February Gateway meeting: Wednesday, February 9, at the Columns in St. Charles. Don
Dunn of the St. Louis FSDO will continue relating his adventures with the L1011 Flying Hospital. This
time the Flying Hospital visited Casablanca, Bucharest, Amman, and the
Due to their increased costs, the Columns has increased the price of the buffet by $.94 per person including gratuity. The Board of Directors has recommended raising the meal price to $14. If approved by the members, this increase will take effect at the March meeting.
Thirty-one members and guests attended the January meeting to hear Ray Kerr give us his perspective on our flight operations from his vantage point in the Spirit of St. Louis control tower. The take-home message is that air traffic controllers are not policemen. Their job is to help you do safely whatever you request. A few pointers: 1) Speak up if you’re lost or if you need priority handling. 2) A landing or take-off clearance means that the runway will be clear and usable. Don’t stay on the runway any longer than you need to safely take off or land. 3) Carry a cell phone. If your radio dies you can use it to call the tower for clearances. 4) Everyone should “think system” and the system works best when everyone does their own job: the pilots fly the airplanes and the controllers give clearances, traffic advisories and vectors when necessary.
We were happy to welcome back friends who had not been with us for awhile: Ken and Pat Green, Bill and Ann Scheve, and Terry Lahey. We were also pleased to meet Jerry Mundy from the St. Louis Chapter.
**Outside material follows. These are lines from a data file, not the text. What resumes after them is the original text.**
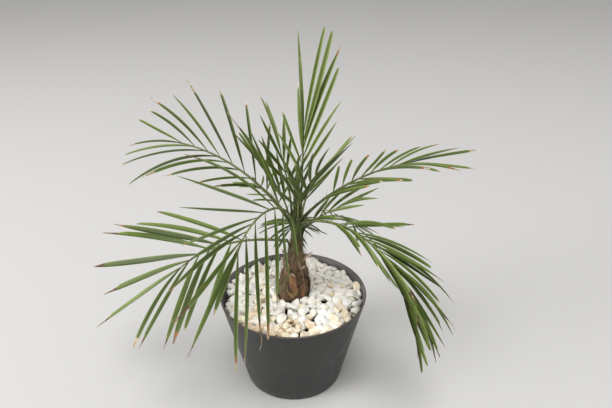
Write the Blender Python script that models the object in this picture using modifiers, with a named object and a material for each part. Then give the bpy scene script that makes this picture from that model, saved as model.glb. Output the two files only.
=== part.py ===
# Potted phoenix palm bonsai: a young palm with a brown swollen foot, in a tapered plastic pot
# topped with marble chips. Metres, +Z up. The origin is the centre of the pot's flat underside,
# and -Y is the side that faces a viewer.

import math
import random

import bmesh
import bpy
import numpy as np
from mathutils import Vector
from mathutils.bvhtree import BVHTree
from mathutils.geometry import delaunay_2d_cdt

# Clearance between two pieces that touch on the real plant
CLEARANCE = 0.0003

# Pot
POT_HEIGHT = 0.120
POT_RIM_RADIUS = 0.090
POT_BASE_RADIUS = 0.0615
POT_WALL = 0.0022
POT_FLOOR = 0.0035
POT_LIP_ROUNDING = 0.0007
POT_FOOT_CHAMFER = 0.0015
POT_SEGMENTS = 56
POT_SHARP_ANGLE = 30.0

# Soil and the layer of marble chips on it. The levels are those of the chips' middles, and each
# chip of the top layer is a peak with dips round it.
SOIL_TOP = 0.104
SOIL_SEGMENTS = 40
CHIP_EDGE_LEVEL = 0.1125
CHIP_CENTRE_LEVEL = 0.1155
CHIP_INNER_RADIUS = 0.0215
CHIP_SPACING = 0.0074
CHIP_EDGE_ROOM = 0.0042
CHIP_RISE = 0.0030
CHIP_DIP = 0.0012
CHIP_TRIES = 6000
CHIP_SEED = 21
CHIP_RING_SIDES = 40
CHIP_WELD = 0.00001
CHIP_DIGITS = 6      # decimals of a metre that tell one chip's place from another's

# Places where no chip lies and the soil shows: x, y and radius
BARE_SPOTS = (
    (-0.052, 0.001, 0.0058), (-0.010, -0.031, 0.0056), (0.040, -0.017, 0.0052), (0.082, -0.008, 0.0070),
    (0.072, -0.040, 0.0056), (-0.055, -0.041, 0.0054), (0.017, -0.069, 0.0052), (0.038, 0.033, 0.0052),
    (0.074, 0.024, 0.0050), (-0.080, -0.015, 0.0054), (0.060, -0.055, 0.0050), (-0.040, 0.050, 0.0050),
)

# Trunk: height above the pot's underside and radius, from the flat cut over the swollen foot and
# the neck, where the stalks of the fronds clasp it, to the tip of the spear of unopened leaves
TRUNK_PROFILE = (
    (SOIL_TOP + CLEARANCE, 0.0165),
    (0.110, 0.0180),
    (0.119, 0.0195),
    (0.129, 0.0190),
    (0.139, 0.0168),
    (0.149, 0.0143),
    (0.160, 0.0123),
    (0.175, 0.0105),
    (0.200, 0.0086),
    (0.215, 0.0076),
    (0.226, 0.0065),
    (0.245, 0.0045),
    (0.262, 0.0030),
    (0.276, 0.0012),
)
TRUNK_SIDES = 14
TRUNK_LEAN = 0.005
TRUNK_LEAN_FOOT = 0.120
TRUNK_LEAN_TOP = 0.200

# Dry stubs of old fronds round the neck of the trunk
STUB_COUNT = 8
STUB_LOWEST = 0.140
STUB_RISE = 0.0048
STUB_LENGTH = 0.015
STUB_HALF_WIDTH = 0.0034
STUB_HALF_THICKNESS = 0.0011
STUB_CLIMB = 52.0
STUB_FIRST_HEADING = 15.0
STUB_STATIONS = ((0.0, 1.0), (0.5, 0.9), (1.0, 0.45))
STUB_SIDES = 4
GOLDEN_ANGLE = 137.5

# Fronds: the midrib is a rib that thins towards its tip
RIB_STEPS = 24
RIB_STATIONS = 9
RIB_SIDES = 6
RIB_RADIUS_LEAST = 0.0011
RIB_RADIUS_PER_LENGTH = 0.006
RIB_TIP_SHARE = 0.42
RIB_STAND_OFF = 0.00045

# Leaflets: tapered blades of diamond section, each station as a share of length and of half width
BLADE_STATIONS = ((0.0, 0.34), (0.26, 1.0), (0.80, 0.84), (1.0, 0.10))
BLADE_SIDES = 4
BLADE_HALF_WIDTH_LEAST = 0.0024
BLADE_HALF_WIDTH_PER_LENGTH = 0.010
BLADE_HALF_THICKNESS_LEAST = 0.0005
BLADE_HALF_THICKNESS_PER_LENGTH = 0.0055
BLADE_THINNEST = 0.1
BLADE_THINNING = 1.4
STEEPEST_BLADE = 0.3
# Leaflets turn their upper sides from the frond's own towards the light, which comes from above
# and from the side of the viewer
LIGHT = Vector((-0.15, -0.55, 0.82))
LIGHT_PULL = 0.8
LAST_LEAFLET_PLACE = 0.97
ANGLE_JITTER = 4.0
LIFT_JITTER = 8.0
LENGTH_JITTER = 0.06

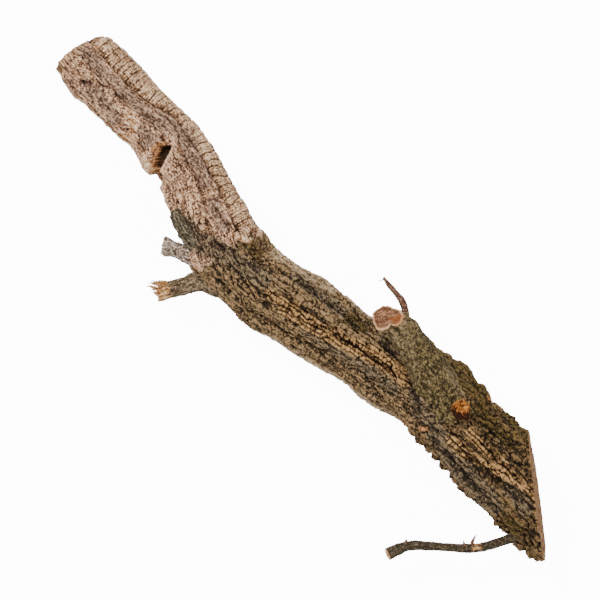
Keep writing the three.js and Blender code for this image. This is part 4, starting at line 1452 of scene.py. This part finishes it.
class BRANCH_OT_fibres(bpy.types.Operator):
    """Builds the torn fibres at the broken stub's end, fanned over its face by the golden angle."""

    bl_idname = "branch.fibres"
    bl_label = "Torn fibres"

    def execute(self, context):
        way = unit(np.array(FIBRE_WAY))
        i, spread = fanned(FIBRE_COUNT, way)
        out = FIBRE_BUNCH * np.sqrt((i + 0.5) / FIBRE_COUNT)
        roots = FIBRE_ROOT + spread * out[:, None]
        length = FIBRE_LENGTH * (0.35 + 0.65 * np.sin(i * 2.4) ** 2) * (1 - 0.25 * (spread[:, 1] < 0))
        tips = roots + unit(way + spread * 0.16 + 0.1 * strewn(i)) * length[:, None]
        radii = 0.7 + 0.6 * np.cos(i * 1.3) ** 2
        spikes("torn_fibres", roots, tips, radii, 0.5 * np.sin(i * 1.1), [splintered_wood()])
        return {"FINISHED"}


class BRANCH_OT_knot(bpy.types.Operator):
    """Builds the knot, a short broken shoot of orange-brown wood with a torn crown."""

    bl_idname = "branch.knot"
    bl_label = "Knot"

    def execute(self, context):
        wood = torn_wood("knot_wood", ["knot"], 0.15)
        chips = torn_wood("knot_chips", ["knot_middle", "knot_light", "torn_middle"], 0.1)
        stem("knot", torn_surface, [wood, wood], 5, rings=18, bump=knot_crown, lobe=math.pi / 2)
        way = unit(np.array(KNOT_FACES))
        i, spread = fanned(SPLINTER_COUNT, way)
        out = SPLINTER_BUNCH * np.sqrt((i + 4.5) / (SPLINTER_COUNT + 4))
        roots = np.array(KNOT[-1][:3]) - 1.2 * way + spread * out[:, None]
        tips = roots + unit(way + 0.45 * spread + 0.45 * strewn(i)) * (2.8 + 2.0 * np.sin(i * 2.1))[:, None]
        spikes("knot_splinters", roots, tips, 0.8 + 0.4 * np.sin(i * 1.9), 0.5 * np.cos(i), [chips])
        return {"FINISHED"}


class BRANCH_OT_twigs(bpy.types.Operator):
    """Builds the long low twig and the short reddish one, with their thorn, buds, torn bark and hair."""

    bl_idname = "branch.twigs"
    bl_label = "Twigs"

    def execute(self, context):
        wood = splintered_wood()
        low, high = [young_bark("twig_bark", "twig"), wood], [red_twig_bark(), wood]
        stem("low_twig", twig_bark, low, 6, bump=torn_face, torn=twig_tear)
        stem("high_twig", twig_bark, high, 7, rings=5)
        roots, tips, radii, bows = (np.array(column, float) for column in zip(*THORN_AND_BUDS))
        spikes("thorn_and_buds", roots, tips, radii, bows, [red_twig_bark()])
        return {"FINISHED"}


class BRANCH_OT_studio(bpy.types.Operator):
    """Builds the pale floor, the soft lights and the camera that looks straight down."""

    bl_idname = "branch.studio"
    bl_label = "Studio"

    def execute(self, context):
        studio, scene = context.scene.branch_studio, context.scene
        mesh = bpy.data.meshes.new("pale_floor")
        mesh.from_pydata([(-3, -3, 0), (3, -3, 0), (3, 3, 0), (-3, 3, 0)], [], [(0, 1, 2, 3)])
        floor = bpy.data.objects.new("pale_floor", mesh)
        scene.collection.objects.link(floor)
        material, graph, shader, _ = new_material("pale_floor")
        shader.inputs["Base Color"].default_value = (0.9, 0.9, 0.9, 1)
        shader.inputs["Roughness"].default_value = 0.9
        seen = graph.add("ShaderNodeLightPath").outputs["Is Camera Ray"]
        glow = graph.mix(seen, (0.0, 0.0, 0.0), (1.0, 1.0, 1.0))
        graph.tree.links.new(glow, shader.inputs["Emission Color"])
        shader.inputs["Emission Strength"].default_value = studio.floor_glow
        mesh.materials.append(material)

        for name, place, size, power in (
            ("key_light", (-0.7, 0.8, 1.5), 0.45, studio.key_power),
            ("fill_light", (0.9, -0.5, 1.2), 1.4, studio.key_power * 0.35),
        ):
            light = bpy.data.lights.new(name, "AREA")
            light.shape, light.size, light.energy = "DISK", size, power
            lamp = bpy.data.objects.new(name, light)
            lamp.location = place
            x, y, z = (-value for value in place)
            lamp.rotation_euler = (math.atan2(math.hypot(x, y), -z), 0, math.atan2(y, x) - math.pi / 2)
            scene.collection.objects.link(lamp)

        world = bpy.data.worlds.new("white_room")
        world.use_nodes = True
        background = world.node_tree.nodes["Background"]
        background.inputs["Color"].default_value = (1, 1, 1, 1)
        room = Graph(world.node_tree)
        seen = room.add("ShaderNodeLightPath").outputs["Is Camera Ray"]
        strength = room.span(seen, 0, 1, studio.sky, studio.floor_glow + studio.sky)
        world.node_tree.links.new(strength, background.inputs["Strength"])
        scene.world = world

        lens = bpy.data.cameras.new("camera")
        lens.sensor_width = SENSOR_WIDTH
        lens.lens = SENSOR_WIDTH * (studio.camera_height - LIMB_HEIGHT * MM) / studio.field
        lens.clip_start, lens.clip_end = 0.05, 20
        camera = bpy.data.objects.new("camera", lens)
        camera.location = (PLAN_SHIFT[0] * MM, PLAN_SHIFT[1] * MM, studio.camera_height)
        scene.collection.objects.link(camera)
        scene.camera = camera
        return {"FINISHED"}


BUILD_ORDER = (
    BRANCH_OT_limb,
    BRANCH_OT_side_limb,
    BRANCH_OT_stubs,
    BRANCH_OT_fibres,
    BRANCH_OT_knot,
    BRANCH_OT_twigs,
    BRANCH_OT_studio,
)


class BRANCH_PT_panel(bpy.types.Panel):
    """Lists the pieces of the branch and the settings behind them."""

    bl_idname = "BRANCH_PT_panel"
    bl_label = "Cork oak branch"
    bl_space_type = "VIEW_3D"
    bl_region_type = "UI"
    bl_category = "Branch"

    def draw(self, context):
        for operator in BUILD_ORDER:
            self.layout.operator(operator.bl_idname)
        for settings in (context.scene.branch_studio, context.scene.branch_colours):
            box = self.layout.box()
            for name in settings.__annotations__:
                box.prop(settings, name)


CLASSES = (BranchColours, StudioSettings, *BUILD_ORDER, BRANCH_PT_panel)


def register():
    for cls in CLASSES:
        bpy.utils.register_class(cls)
    bpy.types.Scene.branch_colours = PointerProperty(type=BranchColours)
    bpy.types.Scene.branch_studio = PointerProperty(type=StudioSettings)


def unregister():
    del bpy.types.Scene.branch_studio
    del bpy.types.Scene.branch_colours
    for cls in reversed(CLASSES):
        bpy.utils.unregister_class(cls)


def main():
    register()
    bpy.ops.branch.studio()
    bpy.ops.branch.limb()
    bpy.ops.branch.side_limb()
    bpy.ops.branch.stubs()
    bpy.ops.branch.fibres()
    bpy.ops.branch.knot()
    bpy.ops.branch.twigs()


if __name__ == "__main__":
    main()
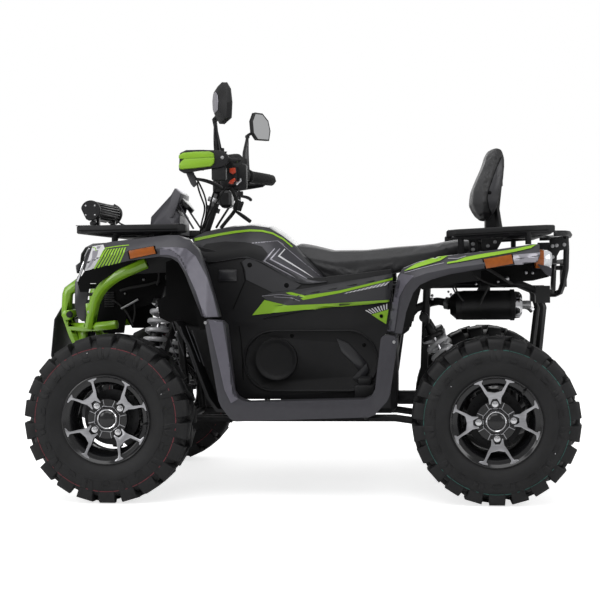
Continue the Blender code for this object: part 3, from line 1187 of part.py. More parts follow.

The 30th annual St. Louis FSDO Super Safety Seminar is coming up on
Saturday, February 5, 2005 at 8:00 am in the Anheuser-Busch Auditorium in Cook Hall on the St. Louis University
campus, 3674 Lindell Ave. Parking is available in the Laclede parking garage
on Laclede Ave. west of Grand Ave.
The January fly-out to Casey IL was cancelled due to snow on the runway at Casey. Harold Booher has agreed to be the fly-out chairman for 2005. Fly-outs are VFR. A rained-out fly-out is postponed to the following weekend. Plan your departure so that your arrival time at the destination airport is around 12:30 pm. The group leaving from Creve Coeur airport meets at about 10 am and launches at 11 am. Call Harold on his cell phone (314-550-8887) between 9:30 and 10:30 am on the day of the fly-out to arrange a ride or to verify the destination if there are weather issues. The following fly-outs are planned:
Feb. 13 – Vandalia IL (VLA), The Depot
Mar. 13 – Sikeston MO (SIK), Lamberts
April 17 – Decatur IL (DEC), the main terminal
May 15 – Casey IL (1H8), Richards Farm
June 12 – Gastons (3M0)
July 17 – Sparta IL (SAR), restaurant to be announced
Aug. 14 – Lake Barkley KY (1M9)
Sept. 4 – Mt. Pleasant IA, Old Threshers reunion
Sept. 18 – Casey IL (1H8), Richards Farm
Oct. 16 – Jefferson City, MO (JEF), airport restaurant
Nov. 13 – Cape Girardeau, MO (CGI), The Landing Place
Dec. 18 – Quincy (UIN), airport restaurant
Joe Dobronski announces that he has revised his book, A Sky Full of Challenges, and it will soon be released in St. Louis. Joe says that the book is not only his autobiography but also a history of McDonnell’s Flight test as seen through his eyes. The new edition is 225 pages long and has over 250 new photos. The price is $25 including S&H or $20 cash and carry. It can be ordered from J.F. Dobronski,
1008 Cla-Ter-Ri Dr., Ballwin, MO 63011.
Safety tip of the month from Rick Albrecht, president, GSLFIA: Winter is here, so it’s time to add icing to your preflight and in-flight checklists. Prior to flight, sump all fuel tanks thoroughly and look for ice crystals floating in the fuel. This is a sure sign of water contamination in the fuel cells that can block the fuel intake. Be aware of conditions that cause icing. Even in clear VFR conditions, mist can cause clear ice accumulation on the airplane surfaces. A gradual loss of power in flight could be a sign of carburetor icing or a blocked air intake that can be cured by the timely application of carburetor heat or alternate air. Use your pitot heat in mist or IFR conditions. Even on a short flight, be prepared for the unexpected. Have warm clothing or blankets available to protect yourself from exposure if you have a forced landing.
Steve Long of the St. Louis FSDO reminds us that the FAA is transitioning to e-mail delivery of safety program notifications. If you register at www.FAASafety.gov, you will receive automatic notification of local safety programs. The safety newsletters written monthly by Fred Harms and Steve Long are also available on that site.